If anything that Lebron and Dwight have done, its given me a greater and deeper appreciation for Phil Jackson.  There are more selfish, superstar types in the sports world than not.  Kevin Durant and Derrick Rose’s don’t grow on trees.  So a guy with the skill set of a Phil Jackson: the ability to calm a collective group of knuckleheads.  The ability to keep everyone focused on the one goal of winning a championship suddenly becomes a far more prized commodity and a skill that not many have mastered.

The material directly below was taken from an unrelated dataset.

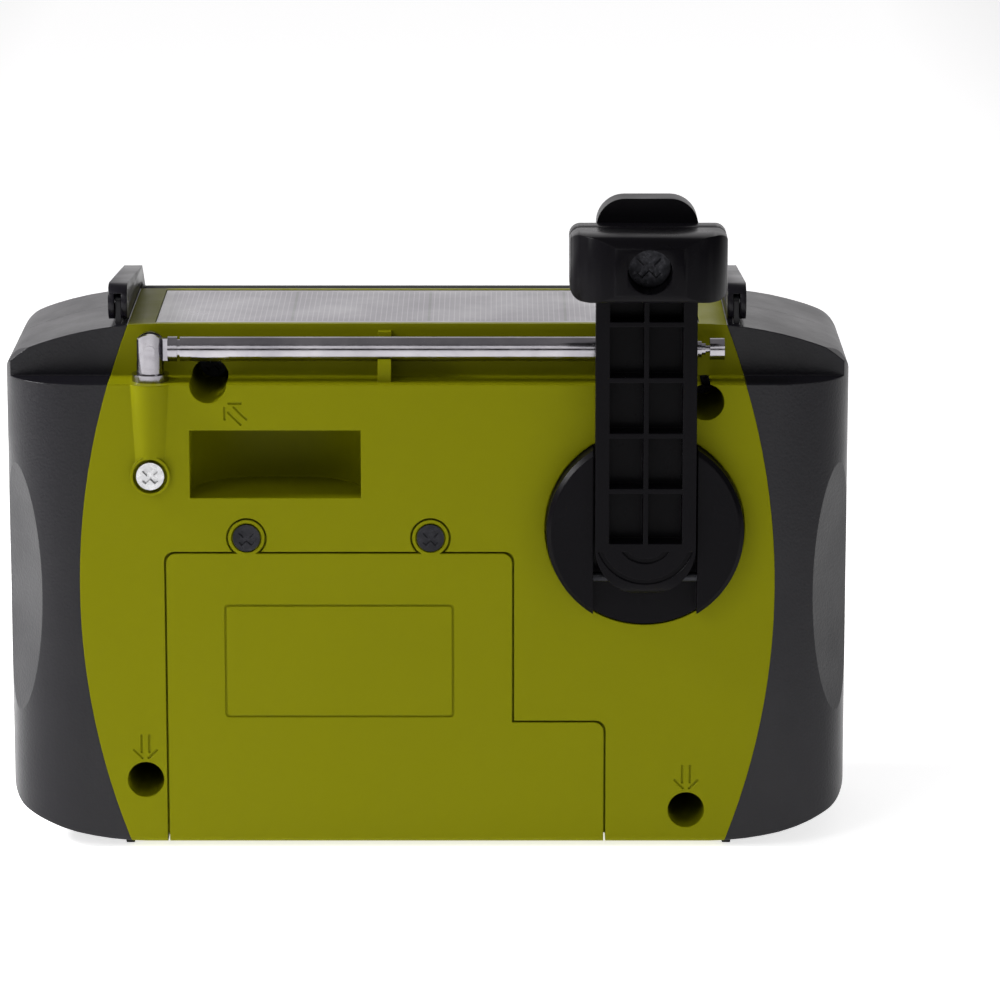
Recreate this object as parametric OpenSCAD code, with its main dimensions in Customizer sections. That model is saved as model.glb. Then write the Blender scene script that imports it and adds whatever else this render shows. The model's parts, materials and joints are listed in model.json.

Dwight Howard will one day look at this chapter in his growth and maturity with a passing laugh.  He may wind up on a team that fulfills his wish of being a likable superstar with multiple championships like Shaq, but we won’t soon forget Stan Van Gundy.  We will remember the day when he took hold of his fate and hold of his destiny and decided that nobody, not even the bread winner was going to ruin his tenure there.  Good for Stan Van, bad for Dwight.  I wonder how long it takes for Dwight to realize that nobody is smiling with him.  That everyone has seen him for the phony he is.  That nobody takes kindly to liars.  That not everyone bows down to him in the Magic organization.  That perhaps he can’t charm everyone and maybe its time for him to just come out with who he truly is.  Accept it Dwight.  This is your movie.  This next movie will ultimately not matter in the long run because fans can be won over and really that’s all that matters.  Beat writers can harp on the truth and carry grudges with players for as long as they’d like, but Dwight’s present will ultimately be judged on those 12 games that he so lovingly claimed he spared his coach.  Why would he fire his coach after 12 games when he can tank the rest of the season, tank the first round and then send him on his way?  Good for Coach Van Gundy.  No need to leave on someone else’s terms.